Any two-state solution would also have to resolve the issue of Israeli settlements in the West Bank, which are considered illegal under international law, but now house some half a million Israelis. Critics argue the Israeli settler movement is aimed at occupying enough land in the West Bank to preclude the possibility of a viable Palestinian state.

Hamas orchestrated the Oct. 7 attack in large part to put "the Palestinian issue back on the table," Khalil al-Hayya, a Hamas leader, said Wednesday in an interview with the New York Times.

But the Hamas leader also called for a "permanent" state of war with Israel. Israel has long pointed to such threats as proof that it can't negotiate a peace agreement with adversaries who don't recognize Israel's right to exist.

Right now, support in Israel "is very low for the prospect of a two-state solution," Yona said.

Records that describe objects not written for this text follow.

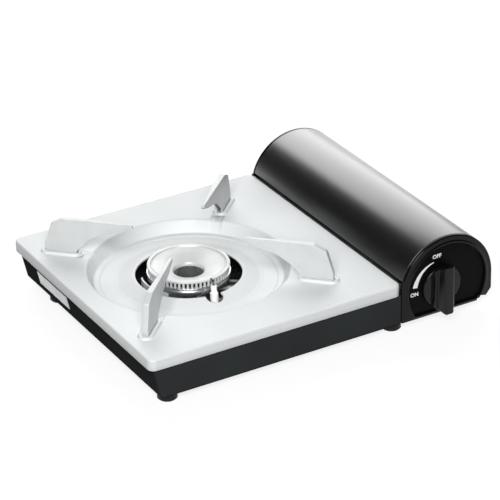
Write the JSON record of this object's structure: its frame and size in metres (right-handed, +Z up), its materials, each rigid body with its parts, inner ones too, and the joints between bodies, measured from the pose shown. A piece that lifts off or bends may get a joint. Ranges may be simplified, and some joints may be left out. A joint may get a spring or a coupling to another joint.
{
  "type": "butane cassette stove",
  "caption": "Portable cassette stove: silver top plate with a burner well and folded pot supports, black tray body, ignition knob and a hinged arched lid over the gas cartridge bay.",
  "frame": {"origin": "middle of the footprint, on the table under the rubber feet", "axes": "+X to the side with the cartridge lid, +Y to the back (the knob faces -Y), +Z up"},
  "size_m": [0.368, 0.296, 0.087],
  "materials": {
    "plate_silver": "silver enamel, satin, fine flake",
    "tray_black": "black enamel, satin",
    "lid_black": "black enamel, semi-gloss",
    "cap_black": "black moulding, semi-gloss",
    "knob_black": "black moulding, semi-gloss",
    "support_steel": "silver-coated folded sheet",
    "burner_aluminium": "die-cast, sand finish",
    "burner_cap_metal": "die-cast, polished rim",
    "zinc_steel": "zinc-plated sheet",
    "pin_black": "blackened steel",
    "tube_steel": "heat-darkened steel",
    "screw_steel": "zinc-plated screws",
    "brass": "turned brass",
    "zinc_casting": "die-cast regulator body",
    "magnet": "ferrite, matt",
    "seal_rubber": "black rubber",
    "foot_rubber": "black rubber, matt",
    "ceramic_white": "glazed white ceramic",
    "electrode_wire": "heat-resistant wire",
    "lead_silicone": "silicone sleeve",
    "inner_plastic": "cream engineering plastic",
    "rail_plastic": "dark engineering plastic",
    "heat_aluminium": "bare aluminium sheet",
    "badge_white": "bare silver-white name plate"
  },
  "bodies": {
    "stove": {"body_tray": "tray_black", "top_plate": "plate_silver", "pot_support_front_left": "support_steel", "pot_support_front_right": "support_steel", "pot_support_back_left": "support_steel", "pot_support_back_right": "support_steel", "front_end_cap": "cap_black", "rear_end_cap": "cap_black", "control_panel": "cap_black", "bay_bulkhead": "tray_black", "partition_wall": "zinc_steel", "cartridge_rails": "rail_plastic", "heat_plate": "heat_aluminium", "burner_body": "burner_aluminium", "burner_cap": "burner_cap_metal", "burner_bracket": "zinc_steel", "burner_screws": "screw_steel", "mixing_tube": "tube_steel", "gas_nozzle": "brass", "electrode_ceramic": "ceramic_white", "electrode_pin": "electrode_wire", "electrode_bracket": "zinc_steel", "ignition_lead": "lead_silicone", "igniter_body": "inner_plastic", "governor_body": "zinc_casting", "governor_cover": "zinc_casting", "governor_screws": "screw_steel", "magnet_ring": "magnet", "inlet_socket": "brass", "inlet_seal": "seal_rubber", "hinge_pin_front": "pin_black", "hinge_pin_rear": "pin_black", "foot_front_left": "foot_rubber", "foot_front_right": "foot_rubber", "foot_back_left": "foot_rubber", "foot_back_right": "foot_rubber", "plate_pillars": "zinc_steel", "plate_screws": "screw_steel", "end_cap_screws": "screw_steel", "side_badge": "badge_white", "lid_bumpers": "seal_rubber"},
    "lid": {"lid_shell": "lid_black"},
    "knob": {"control_knob": "knob_black", "valve_shaft": "zinc_steel", "igniter_cam": "inner_plastic"},
    "plunger": {"igniter_plunger": "inner_plastic"},
    "needle": {"valve_needle": "brass"},
    "ejector": {"ejector_pin": "electrode_wire"}
  },
  "joints": [
    {"name": "lid_hinge", "type": "hinge", "parent": "stove", "child": "lid", "pos_m": [0.176, 0, 0.0185], "axis": [0, 1, 0], "range_deg": [0, 105]},
    {"name": "knob_turn", "type": "hinge", "parent": "stove", "child": "knob", "pos_m": [0.1254, -0.132, 0.0383], "axis": [0, -1, 0], "range_deg": [0, 90]},
    {"name": "igniter_push", "type": "slide", "parent": "stove", "child": "plunger", "axis": [-1, 0, 0], "range_m": [0, 0.0045]},
    {"name": "needle_slide", "type": "slide", "parent": "stove", "child": "needle", "axis": [0, -1, 0], "range_m": [0, 0.002]},
    {"name": "ejector_slide", "type": "slide", "parent": "stove", "child": "ejector", "axis": [0, -1, 0], "range_m": [0, 0.003], "stiffness_N_per_m": 200}
  ],
  "couplings": [
    {"joint": "igniter_push", "follows": "knob_turn", "m_per_rad": 0.002864},
    {"joint": "needle_slide", "follows": "knob_turn", "m_per_rad": 0.001273}
  ]
}
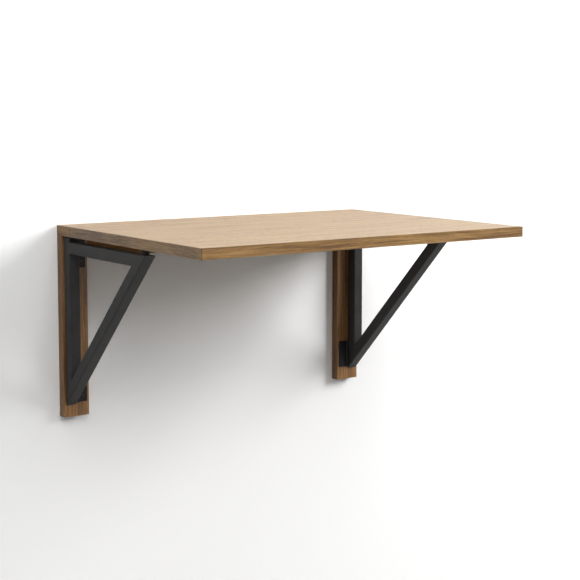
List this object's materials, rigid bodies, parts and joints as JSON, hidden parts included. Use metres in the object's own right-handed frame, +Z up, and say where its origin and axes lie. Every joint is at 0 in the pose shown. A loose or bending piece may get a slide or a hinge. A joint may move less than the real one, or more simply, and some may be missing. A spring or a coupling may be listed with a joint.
{
  "type": "wall mounted drop leaf table",
  "caption": "Wall mounted oak table whose leaf rests on triangular steel frames that swing flat against the wall so that it can hang down.",
  "frame": {"origin": "centre of the four wall screw holes in the two battens, on the wall plane", "axes": "+X along the wall to the right as seen from the room, +Y into the wall, +Z up; the leaf reaches out towards -Y"},
  "size_m": [0.8, 0.6, 0.418],
  "materials": {
    "oak_veneer": "matt lacquered oak veneer",
    "oak_lipping": "matt lacquered solid oak",
    "oak_solid": "matt lacquered solid oak",
    "beech": "raw fluted beech",
    "frame_steel": "fine matt black powder coat",
    "hinge_steel": "black painted steel",
    "pin_steel": "blackened steel",
    "black_zinc": "black zinc plated steel",
    "cap_plastic": "moulded black polyethylene",
    "bumper_rubber": "moulded black rubber"
  },
  "bodies": {
    "wall_frame": {"wall_shelf": "oak_veneer", "shelf_left_lipping": "oak_lipping", "shelf_right_lipping": "oak_lipping", "back_rail": "oak_solid", "left_wall_batten": "oak_solid", "right_wall_batten": "oak_solid", "batten_dowels": "beech", "rail_dowels": "beech", "shelf_screws": "black_zinc", "shelf_hinge_screws": "black_zinc", "left_shelf_hinge_plate": "hinge_steel", "left_leaf_hinge_pin": "pin_steel", "right_shelf_hinge_plate": "hinge_steel", "right_leaf_hinge_pin": "pin_steel", "left_batten_hinge_screws": "black_zinc", "left_upper_batten_plate": "hinge_steel", "left_upper_hinge_pin": "pin_steel", "left_lower_batten_plate": "hinge_steel", "left_lower_hinge_pin": "pin_steel", "right_batten_hinge_screws": "black_zinc", "right_upper_batten_plate": "hinge_steel", "right_upper_hinge_pin": "pin_steel", "right_lower_batten_plate": "hinge_steel", "right_lower_hinge_pin": "pin_steel"},
    "leaf": {"leaf_board": "oak_veneer", "leaf_front_lipping": "oak_lipping", "leaf_left_lipping": "oak_lipping", "leaf_right_lipping": "oak_lipping", "leaf_hinge_screws": "black_zinc", "left_leaf_hinge_plate": "hinge_steel", "right_leaf_hinge_plate": "hinge_steel"},
    "left_frame": {"left_frame_post": "frame_steel", "left_frame_arm": "frame_steel", "left_frame_brace": "frame_steel", "left_post_cap": "cap_plastic", "left_bumper": "bumper_rubber", "left_bumper_screw": "black_zinc", "left_post_hinge_screws": "black_zinc", "left_upper_post_plate": "hinge_steel", "left_lower_post_plate": "hinge_steel"},
    "right_frame": {"right_frame_post": "frame_steel", "right_frame_arm": "frame_steel", "right_frame_brace": "frame_steel", "right_post_cap": "cap_plastic", "right_bumper": "bumper_rubber", "right_bumper_screw": "black_zinc", "right_post_hinge_screws": "black_zinc", "right_upper_post_plate": "hinge_steel", "right_lower_post_plate": "hinge_steel"}
  },
  "joints": [
    {"name": "left_frame_swing", "type": "hinge", "parent": "wall_frame", "child": "left_frame", "pos_m": [-0.3675, -0.0255, 0], "axis": [0, 0, 1], "range_deg": [0, 90]},
    {"name": "right_frame_swing", "type": "hinge", "parent": "wall_frame", "child": "right_frame", "pos_m": [0.3675, -0.0255, 0], "axis": [0, 0, -1], "range_deg": [0, 90]},
    {"name": "leaf_lift", "type": "hinge", "parent": "wall_frame", "child": "leaf", "pos_m": [0, -0.0605, 0.1845], "axis": [-1, 0, 0], "range_deg": [0, 1.5]}
  ]
}
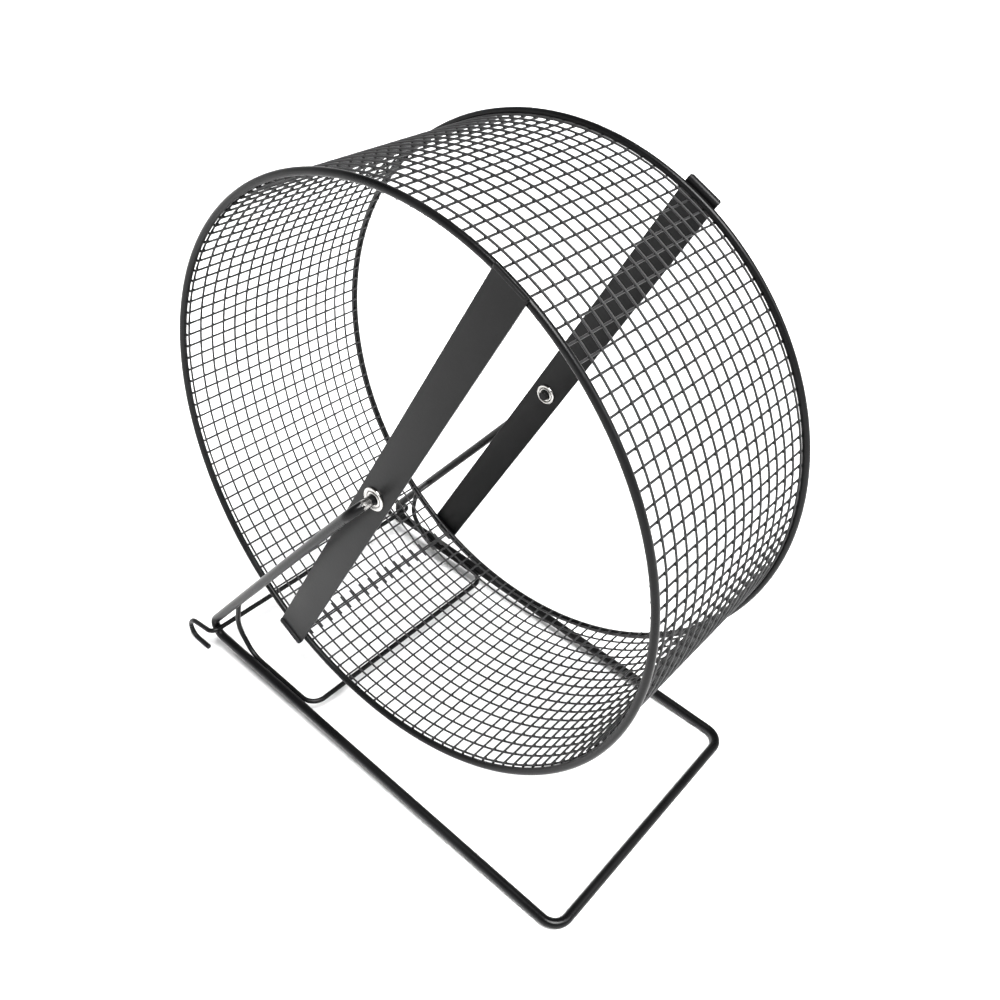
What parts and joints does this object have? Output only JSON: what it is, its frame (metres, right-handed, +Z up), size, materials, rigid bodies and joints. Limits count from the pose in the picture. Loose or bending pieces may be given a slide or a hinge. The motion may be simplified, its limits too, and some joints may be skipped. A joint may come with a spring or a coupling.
{
  "type": "hamster wheel",
  "caption": "Wire-mesh hamster wheel with flat crossbars and eyelets, turning on the bent tips of a wire stand with two rear hooks.",
  "frame": {"origin": "middle of the footprint on the standing surface, below the axle", "axes": "+X from the rear hooks to the front of the base, +Y along the axle to the left side, +Z up from the surface that the front wire and the hooks stand on"},
  "size_m": [0.2044, 0.1166, 0.2247],
  "materials": {
    "wire_black": "satin black powder coat",
    "mesh_black": "satin black coated wire mesh",
    "bar_grey": "satin charcoal powder coat",
    "eyelet_nickel": "bright nickel plate"
  },
  "bodies": {
    "stand": {"main_wire": "wire_black", "brace_wire": "wire_black", "hook_wire": "wire_black"},
    "wheel": {"rim_right": "wire_black", "rim_left": "wire_black", "mesh_hoops": "mesh_black", "mesh_rungs": "mesh_black", "seam_rung": "mesh_black", "seam_ends": "mesh_black", "crossbar_right": "bar_grey", "crossbar_left": "bar_grey", "eyelet_right": "eyelet_nickel", "eyelet_left": "eyelet_nickel"}
  },
  "joints": [
    {"name": "wheel_spin", "type": "hinge", "parent": "stand", "child": "wheel", "pos_m": [0, 0, 0.12244], "axis": [0, 1, 0], "continuous": true}
  ]
}
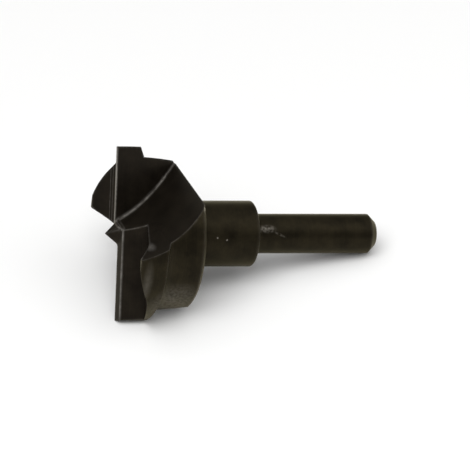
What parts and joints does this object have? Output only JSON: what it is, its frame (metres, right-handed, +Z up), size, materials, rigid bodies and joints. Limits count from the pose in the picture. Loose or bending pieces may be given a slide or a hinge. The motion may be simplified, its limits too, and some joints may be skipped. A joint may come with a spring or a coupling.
{
  "type": "hinge boring bit",
  "caption": "One-piece steel bit that bores flat-bottomed holes for cup hinges: cutting head with point, teeth and gullets, stepped collar and round shank.",
  "frame": {"origin": "on the surface that the bit lies on, under the middle of its bounding box", "axes": "+X runs along the bit from its cutting head to its shank, seen from above; +Z up; the bit lies on one gullet's mouth and its shank end, so its axis slopes down 12.0 degrees towards the shank"},
  "size_m": [0.0572, 0.035, 0.03],
  "materials": {
    "steel": "black oxide, satin, bare at the ground edges"
  },
  "bodies": {
    "root": {"hinge_boring_bit": "steel"}
  },
  "joints": []
}
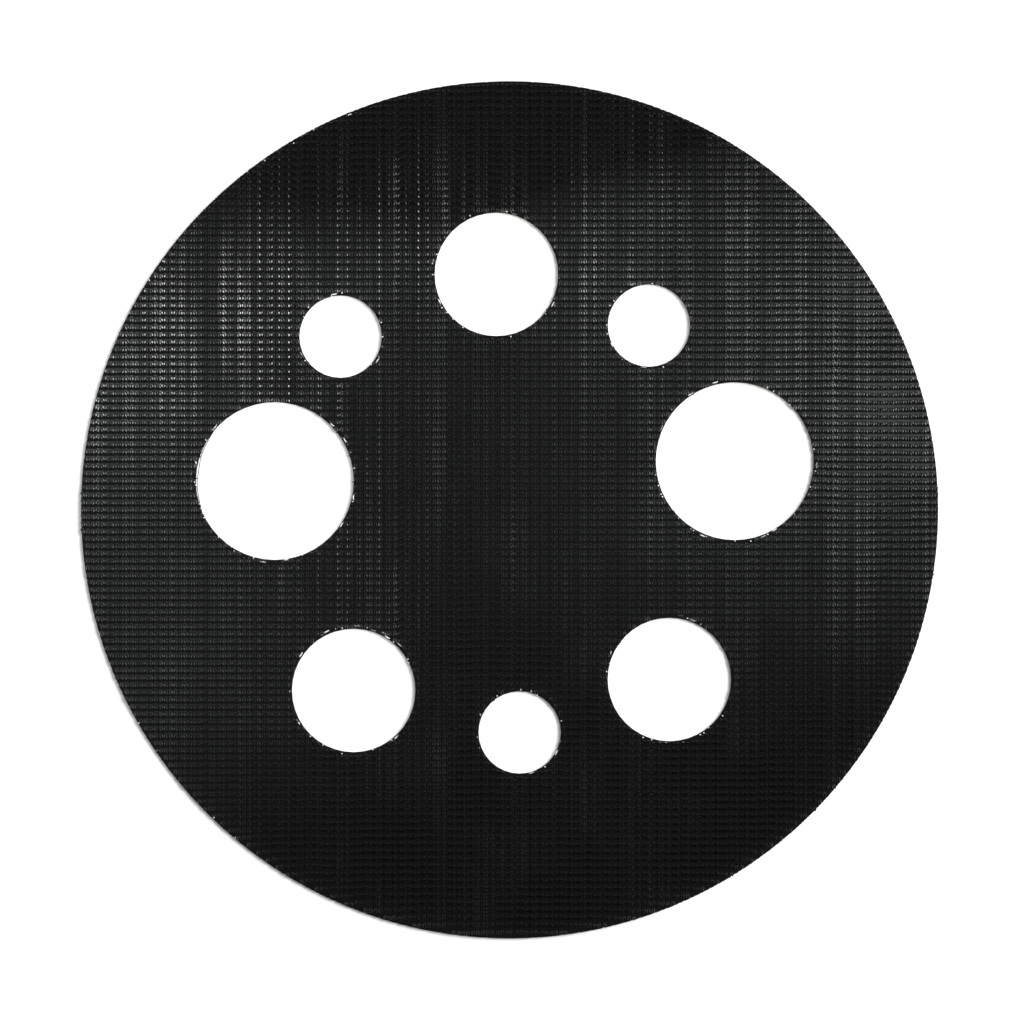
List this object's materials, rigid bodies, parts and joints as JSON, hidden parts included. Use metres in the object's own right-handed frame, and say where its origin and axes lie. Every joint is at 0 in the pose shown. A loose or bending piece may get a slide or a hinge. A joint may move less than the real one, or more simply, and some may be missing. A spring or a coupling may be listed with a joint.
{
  "type": "self-adhesive hook facing disc",
  "caption": "Thin round black hook-and-loop facing for a random-orbit sander's pad, with dust holes of mixed sizes, on a release liner that peels off in halves.",
  "frame": {"origin": "on the bench under the middle of the disc, at the liner's lower face", "axes": "+Z out of the hook face, +X along the rows of hooks, +Y towards the front medium dust hole"},
  "size_m": [0.125, 0.125, 0.0021],
  "materials": {
    "release_liner": "siliconised kraft paper, satin",
    "adhesive": "tacky pressure-sensitive film",
    "back_coating": "matt polyurethane binder",
    "woven_ground": "tight nylon ribs, matt",
    "hooks": "nylon monofilament hooks, satin"
  },
  "bodies": {
    "facing": {"adhesive_film": "adhesive", "back_coating": "back_coating", "woven_ground": "woven_ground", "hook_pile": "hooks"},
    "liner_left": {"release_liner_left": "release_liner"},
    "liner_right": {"release_liner_right": "release_liner"}
  },
  "joints": [
    {"name": "peel_left", "type": "slide", "parent": "facing", "child": "liner_left", "axis": [-1, 0, 0], "range_m": [0, 0.065]},
    {"name": "peel_right", "type": "slide", "parent": "facing", "child": "liner_right", "axis": [1, 0, 0], "range_m": [0, 0.065]}
  ]
}
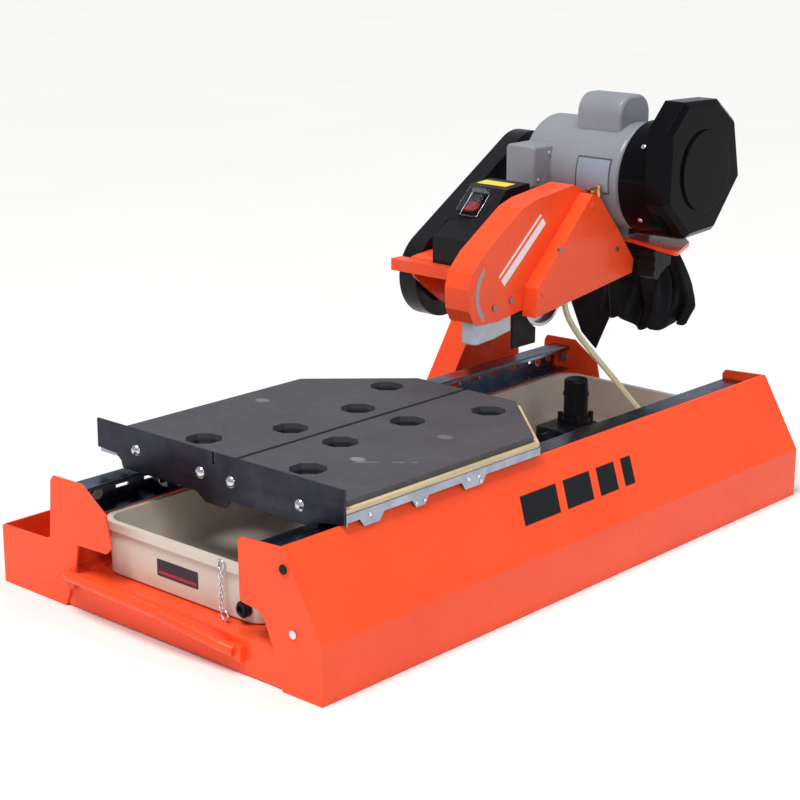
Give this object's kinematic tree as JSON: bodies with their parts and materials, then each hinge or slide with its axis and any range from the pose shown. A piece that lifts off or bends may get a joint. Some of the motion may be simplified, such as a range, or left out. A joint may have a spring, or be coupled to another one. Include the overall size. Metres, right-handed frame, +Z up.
{
  "type": "wet tile saw",
  "caption": "Wet tile saw with a sheet-metal frame, rolling table with fence, water tray with pump, and a tilting head that carries a guarded belt-driven spindle and its motor",
  "frame": {"origin": "on the floor, at the middle of the footprint", "axes": "+X to the operator's right, +Y from the operator's end to the motor end, +Z up"},
  "size_m": [0.61, 1.102, 0.62],
  "materials": {
    "orange_paint": "glossy orange powder coat",
    "black_paint": "gloss black powder coat",
    "black_steel": "black oxide steel",
    "zinc": "zinc-plated sheet",
    "bright_steel": "bright plated steel",
    "turned_steel": "turned steel",
    "iron_core": "wound iron core",
    "motor_paint": "satin light grey paint",
    "cover_black": "gloss black moulding",
    "beige_plastic": "beige moulded plastic",
    "black_plastic": "black moulded plastic",
    "red_plastic": "red and black rocker",
    "clear_plastic": "clear cover",
    "table_rubber": "grey speckled rubber mat",
    "board": "tan sealed board",
    "flap_rubber": "pale grey rubber sheet",
    "black_rubber": "black rubber sheet",
    "brass": "brass fittings",
    "hose_clear": "translucent hose"
  },
  "bodies": {
    "frame": {"right_side_panel": "orange_paint", "left_side_channel": "orange_paint", "front_right_plate": "orange_paint", "front_left_plate": "orange_paint", "rear_end_plates": "orange_paint", "head_post": "orange_paint", "cross_members": "orange_paint", "rail_brackets": "orange_paint", "lift_handle": "orange_paint", "left_rail": "zinc", "right_rail": "zinc", "frame_bolts": "bright_steel", "tray_chain": "bright_steel", "water_tray": "beige_plastic", "pump_housing": "black_plastic", "pump_can": "black_plastic", "drain_plug": "black_plastic"},
    "cart": {"cart_tray": "zinc", "cart_board": "board", "table_pads": "table_rubber", "fence": "zinc", "cart_bolts": "bright_steel", "roller_brackets": "black_paint"},
    "roller_fl": {"roller_front_left": "bright_steel"},
    "roller_rl": {"roller_rear_left": "bright_steel"},
    "roller_fr": {"roller_front_right": "bright_steel"},
    "roller_rr": {"roller_rear_right": "bright_steel"},
    "head": {"pivot_shaft": "black_steel", "arm_weldment": "orange_paint", "spindle_housing": "orange_paint", "shaft_bearings": "black_steel", "blade_guard": "orange_paint", "guard_screws": "bright_steel", "guard_flap": "flap_rubber", "guard_skirt": "black_rubber", "side_cover": "orange_paint", "drive_belt": "black_rubber", "belt_guard": "black_paint", "motor_base_plate": "orange_paint", "motor_shell": "motor_paint", "motor_stator": "iron_core", "conduit_box": "motor_paint", "capacitor_cover": "motor_paint", "motor_end_cover": "cover_black", "switch_box": "black_plastic", "switch_bracket": "black_paint", "water_valve": "brass", "splash_curtain": "black_rubber", "hose": "hose_clear"},
    "spindle": {"arbor_shaft": "turned_steel", "blade_flanges": "turned_steel", "arbor_nut": "bright_steel", "spindle_pulley": "turned_steel"},
    "rotor": {"motor_rotor": "turned_steel", "motor_pulley": "turned_steel"},
    "impeller": {"pump_impeller": "black_plastic"},
    "knob": {"lock_knob": "black_plastic"},
    "rocker": {"switch_rocker": "red_plastic"},
    "rocker_cover": {"switch_cover": "clear_plastic"},
    "lever": {"valve_lever": "brass"}
  },
  "joints": [
    {"name": "cart_slide", "type": "slide", "parent": "frame", "child": "cart", "axis": [0, 1, 0], "range_m": [-0.08, 0.4]},
    {"name": "head_tilt", "type": "hinge", "parent": "frame", "child": "head", "pos_m": [-0.02, 0.44144, 0.362], "axis": [1, 0, 0], "range_deg": [-12, 4], "deforming": ["hose"]},
    {"name": "motor_spin", "type": "hinge", "parent": "head", "child": "rotor", "pos_m": [-0.02, 0.43544, 0.494], "axis": [1, 0, 0], "continuous": true},
    {"name": "spindle_spin", "type": "hinge", "parent": "head", "child": "spindle", "pos_m": [-0.06, 0.24344, 0.334], "axis": [1, 0, 0], "continuous": true},
    {"name": "impeller_spin", "type": "hinge", "parent": "frame", "child": "impeller", "pos_m": [0.041, 0.32144, 0.09], "axis": [0, 0, 1], "continuous": true},
    {"name": "knob_turn", "type": "hinge", "parent": "head", "child": "knob", "pos_m": [0.092, 0.44144, 0.362], "axis": [1, 0, 0], "range_deg": [0, 360]},
    {"name": "rocker_tip", "type": "hinge", "parent": "head", "child": "rocker", "pos_m": [-0.066, 0.19644, 0.4635], "axis": [1, 0, 0], "range_deg": [-8, 0]},
    {"name": "rocker_cover_hinge", "type": "hinge", "parent": "head", "child": "rocker_cover", "pos_m": [-0.066, 0.21149, 0.48272], "axis": [1, 0, 0], "range_deg": [-85, 0]},
    {"name": "valve_turn", "type": "hinge", "parent": "head", "child": "lever", "pos_m": [0.054, 0.34444, 0.486], "axis": [0, 0, 1], "range_deg": [0, 90]},
    {"name": "roller_fl_roll", "type": "hinge", "parent": "cart", "child": "roller_fl", "pos_m": [-0.155, -0.35556, 0.147], "axis": [1, 0, 0], "continuous": true},
    {"name": "roller_rl_roll", "type": "hinge", "parent": "cart", "child": "roller_rl", "pos_m": [-0.155, -0.00056, 0.147], "axis": [1, 0, 0], "continuous": true},
    {"name": "roller_fr_roll", "type": "hinge", "parent": "cart", "child": "roller_fr", "pos_m": [0.1882, -0.35556, 0.147], "axis": [1, 0, 0], "continuous": true},
    {"name": "roller_rr_roll", "type": "hinge", "parent": "cart", "child": "roller_rr", "pos_m": [0.1882, -0.00056, 0.147], "axis": [1, 0, 0], "continuous": true}
  ],
  "couplings": [
    {"joint": "spindle_spin", "follows": "motor_spin", "ratio": 1.2636},
    {"joint": "roller_fl_roll", "follows": "cart_slide", "rad_per_m": -56.818},
    {"joint": "roller_rl_roll", "follows": "cart_slide", "rad_per_m": -56.818},
    {"joint": "roller_fr_roll", "follows": "cart_slide", "rad_per_m": -56.818},
    {"joint": "roller_rr_roll", "follows": "cart_slide", "rad_per_m": -56.818}
  ]
}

Bruce Hoffman, a professor at Georgetown University and expert on terrorism and insurgency, said a two-state solution is still the best available option, even if it seems like a distant dream one month into the war between Israel and Hamas.

"Since no other option is very realistic, it's incumbent on people to think a lot more creatively than they have in recent years" to try and resolve the conflict, he said.

But he noted that the war is a major setback. "We're almost starting from zero," Hoffman said.